What you will do
Nothing but the lines from the line that contains "trayEdge(-1), trayEdge(1)), satinSteel);" through the line that contains "bpy.context.scene.collection.objects.link(empty)" should appear in the output, each reproduced exactly.

[Task material start]

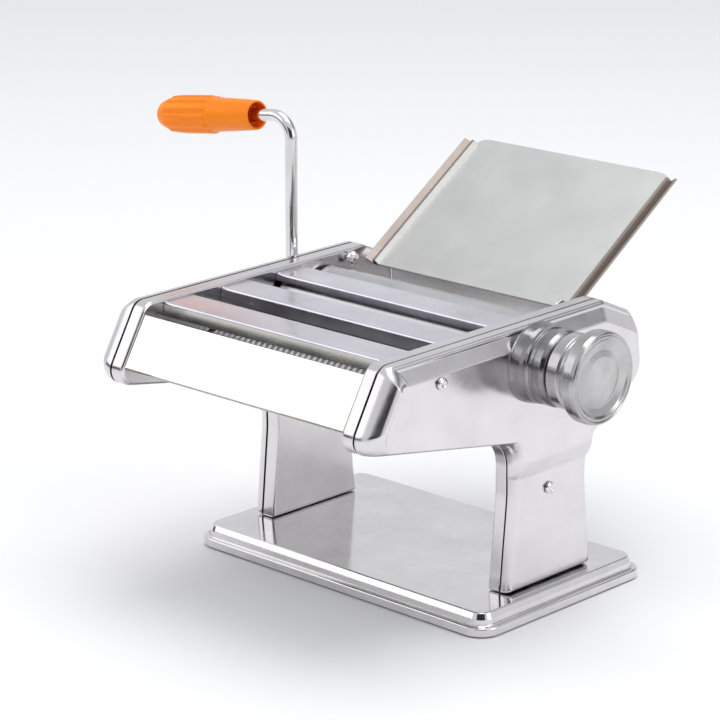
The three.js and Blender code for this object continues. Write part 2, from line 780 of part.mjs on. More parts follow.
const pin = rod(pinRadius, bossEndX - pinReach, knobInner - 0.8 - gap, 12);
add(sideView, "index_pin", pin, gearSteel, dialY + detentRadius, axisHeight);

const nutLength = 4;
const nutStart = shaftEnd - nutLength - 0.4;
const nut = cut(rod(7.5, nutStart, nutStart + nutLength, 6), rod(shaftRadius + gap, nutStart - 1, shaftEnd, 14));
add(sideView, "knob_nut", nut, gearSteel, dialY, axisHeight);

class Helix extends THREE.Curve {
  constructor(radius, z0, z1, turns) {
    super();
    Object.assign(this, { radius, z0, z1, turns });
  }

  getPoint(t) {
    const angle = 2 * Math.PI * this.turns * t;
    const z = this.z0 + (this.z1 - this.z0) * t;
    return new THREE.Vector3(this.radius * Math.cos(angle), this.radius * Math.sin(angle), z);
  }
}

const wire = 0.7;
const coilStart = knobInner + knobPull + gap + wire;
const coil = new Helix(shaftRadius + 2, coilStart, nutStart - gap - wire, 2);
const springOptions = { steps: 28, extrudePath: coil };
const spring = new THREE.ExtrudeGeometry(new THREE.Shape(circle(0, 0, wire, 5)), springOptions);
add(sideView, "knob_spring", facingOut(spring), gearSteel, dialY, axisHeight);

// ---------------------------------------------------------------- cutter rollers
const cutterPitchRadius = cutterSpacing / 2;
const halfCutterTooth = Math.PI / cutterTeeth;
const plainEnd = plateOuter + 1;

function cutterRoller(journal, leftEnd, socket) {
  const half = rollingWidth / 2;
  const left = socket
    ? [[0, leftEnd + socketDepth], [socketRadius, leftEnd + socketDepth], [socketRadius, leftEnd]]
    : [[0, leftEnd]];
  return turned(
    [
      ...left,
      [journal, leftEnd],
      [journal, -half],
      [cutterRadius, -half],
      [cutterRadius, half],
      [plainJournalRadius, half],
      [plainJournalRadius, plainEnd],
      [0, plainEnd],
    ],
    18,
  );
}

["rear", "middle", "front"].forEach((place, i) => {
  const { rearY, frontY, z } = cutterPairs[i];
  // Neighbouring pairs have their gears in different planes, so that they pass each other.
  const gearStart = -(plateOuter + 1.2 + (i % 2) * (gearWidth + 1));
  const gearStop = gearStart - gearWidth;
  const mateEnd = gearStop - 1;
  const spin = Math.PI + halfCutterTooth;
  const driveBore = driveJournalRadius + gap;
  const mateBore = plainJournalRadius + gap;
  const driveGear = gear(cutterPitchRadius, cutterTeeth, driveBore, gearStop, gearStart, spin);
  const mateGear = gear(cutterPitchRadius, cutterTeeth, mateBore, gearStop, gearStart);
  const driver = cutterRoller(driveJournalRadius, socketMouthX, true);
  const mate = cutterRoller(plainJournalRadius, mateEnd, false);
  add(sideView, `${place}_cutter_driver`, driver, rollerSteel, rearY, z);
  add(sideView, `${place}_cutter_mate`, mate, rollerSteel, frontY, z);
  add(sideView, `${place}_cutter_driver_gear`, driveGear, gearSteel, rearY, z);
  add(sideView, `${place}_cutter_mate_gear`, mateGear, gearSteel, frontY, z);
  // The comb hangs under the mate, clear of the tie rod, and strips the cut dough off it.
  const combTop = z - cutterRadius - 0.6;
  const combFront = frontY - (cutterPitch - cutterSpacing) / 2 + tieRadius + 1.35;
  const comb = sheetOutline([[combFront, combTop - 1], [frontY + 2.5, combTop]], 0.8);
  across(`${place}_cutter_comb`, comb.map((p) => p.clone().add(new THREE.Vector2(0, -0.8))), satinSteel);
});

// ---------------------------------------------------------------- crank
const bendHandle = (sweep) => (4 / 3) * Math.tan(sweep / 4);

// A path through the given points with a round bend at each inner one.
function bentPath(points, bends) {
  const path = new THREE.CurvePath();
  let from = points[0];
  bends.forEach((radius, i) => {
    const here = points[i + 1];
    const back = points[i].clone().sub(here).normalize();
    const ahead = points[i + 2].clone().sub(here).normalize();
    const sweep = Math.PI - back.angleTo(ahead);
    const tangent = radius * Math.tan(sweep / 2);
    const reach = tangent - radius * bendHandle(sweep);
    const start = back.clone().multiplyScalar(tangent).add(here);
    const end = ahead.clone().multiplyScalar(tangent).add(here);
    const startHandle = back.clone().multiplyScalar(reach).add(here);
    const endHandle = ahead.clone().multiplyScalar(reach).add(here);
    path.add(new THREE.LineCurve3(from, start));
    path.add(new THREE.CubicBezierCurve3(start, startHandle, endHandle, end));
    from = end;
  });
  path.add(new THREE.LineCurve3(from, points.at(-1)));
  return path;
}

// In the crank's own frame local z is the machine's X, and the driven roller's axis is its origin.
const crank = new THREE.Group();
crank.position.set(drivenY, axisHeight, 0);
sideView.add(crank);
const gripAxis = new THREE.Vector3(0, -Math.sin(gripDroop), -Math.cos(gripDroop));
const armTop = new THREE.Vector3(0, crankArm, armX);
const rodTip = armTop.clone().addScaledVector(gripAxis, gripStart + gripLength - 5.5);
const rodEnd = new THREE.Vector3(0, 0, socketMouthX + socketDepth - 1.5);
const crankPath = bentPath(
  [rodEnd, new THREE.Vector3(0, 0, armX), armTop, rodTip],
  [crankLowBend, crankHighBend],
);
const rodSteps = 56;
const rodSection = new THREE.Shape(circle(0, 0, crankRodRadius, 8));
const crankRod = new THREE.ExtrudeGeometry(rodSection, { steps: rodSteps, extrudePath: crankPath });
add(crank, "crank_rod", facingOut(crankRod), chrome);

const grip = new THREE.Group();
grip.position.copy(armTop);
grip.quaternion.setFromUnitVectors(new THREE.Vector3(0, 0, 1), gripAxis);
crank.add(grip);
const gripBore = crankRodRadius + running;
const gripEnd = gripStart + gripLength;
const washerRoom = 3;
const washerSeat = gripBore + 1.8;
const gripProfile = [
  [gripBore, gripStart + 2],
  [gripInnerRadius - 2.2, gripStart + 2],
  [gripInnerRadius - 1, gripStart],
  [gripInnerRadius, gripStart + 1.2],
  [gripInnerRadius + 0.6, gripStart + 8],
  [gripInnerRadius + 1, gripStart + 20],
  [gripMaxRadius - 0.4, gripStart + 34],
  [gripMaxRadius, gripStart + 48],
  [gripMaxRadius - 0.5, gripEnd - 12],
  [gripMaxRadius - 2, gripEnd - 4],
  [washerSeat + 1.3, gripEnd - 0.8],
  [washerSeat + 0.4, gripEnd],
  [washerSeat, gripEnd],
  [washerSeat, gripEnd - washerRoom],
  [gripBore, gripEnd - washerRoom],
];
add(grip, "crank_grip", turned(gripProfile, 18), orangePlastic);
// The rod's end is riveted over this washer, which keeps the grip on.
const washer = rod(washerSeat - 0.4, gripEnd - washerRoom + gap, gripEnd - 0.6, 16);
add(grip, "grip_rivet_washer", washer, gearSteel);

// ---------------------------------------------------------------- feed tray
// Local x runs up the slope, local y is the plate's normal and local z the machine's X.
const tray = new THREE.Group();
tray.position.set(...trayFoot, 0);
tray.rotation.z = traySlope;
sideView.add(tray);
const trayHalf = plateInner - 2;
const plateHalf = trayHalf - trayFlange + 0.6;
const endSetback = 4.5; // the flanges stop short of the plate's upper edge

// Seen along the slope, local x is the machine's X and local y the plate's normal.
function alongSlope(outline, from, to) {
  return extruded(outline, from, to).applyMatrix4(
    new THREE.Matrix4().makeBasis(
      new THREE.Vector3(0, 0, 1),
      new THREE.Vector3(0, 1, 0),
      new THREE.Vector3(-1, 0, 0),
    ),
  );
}

function trayPlate() {
  const corners = [
    [0, -plateHalf, 0.5],
    [trayLength, -plateHalf, trayCorner],
    [trayLength, plateHalf, trayCorner],
    [0, plateHalf, 0.5],
  ];
  const flat = filleted(corners, 5);
  const plate = extruded(flat, 0, traySheet);
  return plate.applyMatrix4(
    new THREE.Matrix4().makeBasis(
      new THREE.Vector3(1, 0, 0),
      new THREE.Vector3(0, 0, 1),
      new THREE.Vector3(0, -1, 0),
    ),
  );
}

function trayEdge(side) {
  const beadX = trayHalf - trayFlange - 1.8;
  const line = [
    [beadX - 0.6, 0],
    [beadX + 0.6, trayBead],
    [beadX + 2.6, trayBead],
    [beadX + 3.4, 0.2],
    [trayHalf - traySheet, trayFlangeRise],
  ];
  const outline = sheetOutline(line.toReversed(), traySheet).map(({ x, y }) => new THREE.Vector2(side * x, y));
  return alongSlope(outline, -(trayLength - endSetback), 0);
}

add(tray, "feed_tray", join(trayPlate(), trayEdge(-1), trayEdge(1)), satinSteel);

export default machine;
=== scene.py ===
import math

import bmesh
import bpy
import numpy as np
from mathutils import Matrix, Vector


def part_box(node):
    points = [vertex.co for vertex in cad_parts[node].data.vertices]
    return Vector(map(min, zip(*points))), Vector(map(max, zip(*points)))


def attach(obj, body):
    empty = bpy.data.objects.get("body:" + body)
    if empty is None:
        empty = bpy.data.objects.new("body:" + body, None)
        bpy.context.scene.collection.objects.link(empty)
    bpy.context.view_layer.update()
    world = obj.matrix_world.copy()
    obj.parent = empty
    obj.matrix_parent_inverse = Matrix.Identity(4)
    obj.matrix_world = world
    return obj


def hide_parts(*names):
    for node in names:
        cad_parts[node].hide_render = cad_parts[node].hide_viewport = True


MM = 0.001

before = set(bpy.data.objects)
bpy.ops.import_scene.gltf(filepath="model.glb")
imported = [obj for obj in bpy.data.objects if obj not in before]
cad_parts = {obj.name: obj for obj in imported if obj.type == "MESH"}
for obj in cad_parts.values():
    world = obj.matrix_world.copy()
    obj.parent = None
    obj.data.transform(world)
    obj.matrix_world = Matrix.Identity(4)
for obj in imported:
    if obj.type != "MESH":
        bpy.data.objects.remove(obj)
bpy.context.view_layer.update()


def span(node):
    """Lowest and highest corner of a CAD node, in millimetres."""
    low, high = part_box(node)
    return np.array(low) / MM, np.array(high) / MM


def middle(node):
    low, high = span(node)
    return (low + high) / 2


# ---------------------------------------------------------------- places taken from the frame
driven_axis = middle("driven_roller_gear")[1:]
adjustable_axis = middle("adjustable_roller_gear")[1:]
dial_axis = middle("knob_face")[1:]
base_low, base_high = span("base_plate")
seam_x = span("right_side_frame")[1][0]
plate_x = span("right_side_frame")[0][0]
cover_x = span("right_outer_cover")[0][0]
roller_radius = 13.5
rolling_half = 75
sheet = 1.2
head_depth = 9.5
leg_depth = 5.5
seam_room = 0.9  # of the frame's edge behind the seam, which leaves the dark line beside the cover
head_face_x = cover_x + head_depth
leg_face_x = cover_x + leg_depth
frame_low = span("right_side_frame")[0]


# ---------------------------------------------------------------- outlines
def unit(vector):
    return vector / np.linalg.norm(vector)


def rotated(vector, angle):
    c, s = math.cos(angle), math.sin(angle)
    return np.array((c * vector[0] - s * vector[1], s * vector[0] + c * vector[1]))


def cross(a, b):
    return a[0] * b[1] - a[1] * b[0]


def corner_arc(before, here, after, radius, steps):
    """An arc that rounds the corner at here, between its two neighbours."""
    back, ahead = before - here, after - here
    half = math.acos(np.clip(unit(back) @ unit(ahead), -1, 1)) / 2
    if radius <= 0 or abs(half - math.pi / 2) < 1e-4:
        return [here] * (steps + 1)
    limit = 0.45 * min(np.linalg.norm(back), np.linalg.norm(ahead))
    tangent = min(radius / math.tan(half), limit)
    bend = tangent * math.tan(half)
    centre = here + unit(unit(back) + unit(ahead)) * bend / math.sin(half)
    start = here + unit(back) * tangent - centre
    end = here + unit(ahead) * tangent - centre
    sweep = math.atan2(cross(start, end), start @ end)
    return [rotated(start, sweep * k / steps) + centre for k in range(steps + 1)]


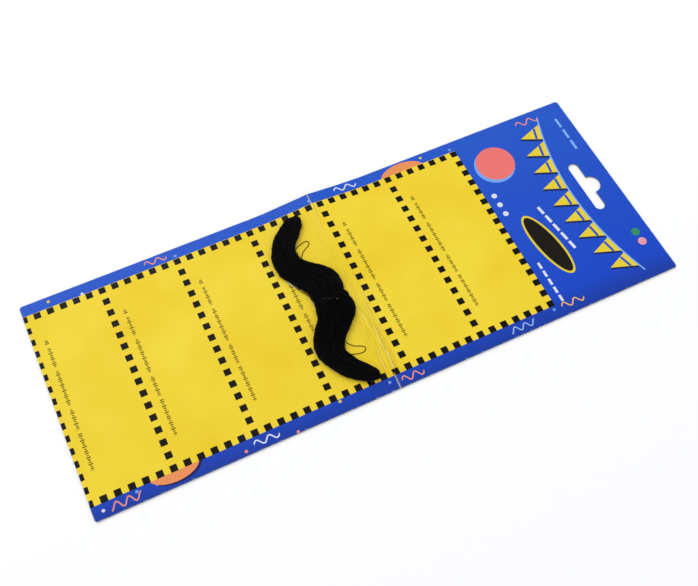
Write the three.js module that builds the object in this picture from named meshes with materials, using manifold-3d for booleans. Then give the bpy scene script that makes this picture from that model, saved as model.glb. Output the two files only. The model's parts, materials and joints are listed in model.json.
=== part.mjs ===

[Task material end]

Solution
add(tray, "feed_tray", join(trayPlate(), trayEdge(-1), trayEdge(1)), satinSteel);

export default machine;
=== scene.py ===
import math

import bmesh
import bpy
import numpy as np
from mathutils import Matrix, Vector


def part_box(node):
    points = [vertex.co for vertex in cad_parts[node].data.vertices]
    return Vector(map(min, zip(*points))), Vector(map(max, zip(*points)))


def attach(obj, body):
    empty = bpy.data.objects.get("body:" + body)
    if empty is None:
        empty = bpy.data.objects.new("body:" + body, None)
        bpy.context.scene.collection.objects.link(empty)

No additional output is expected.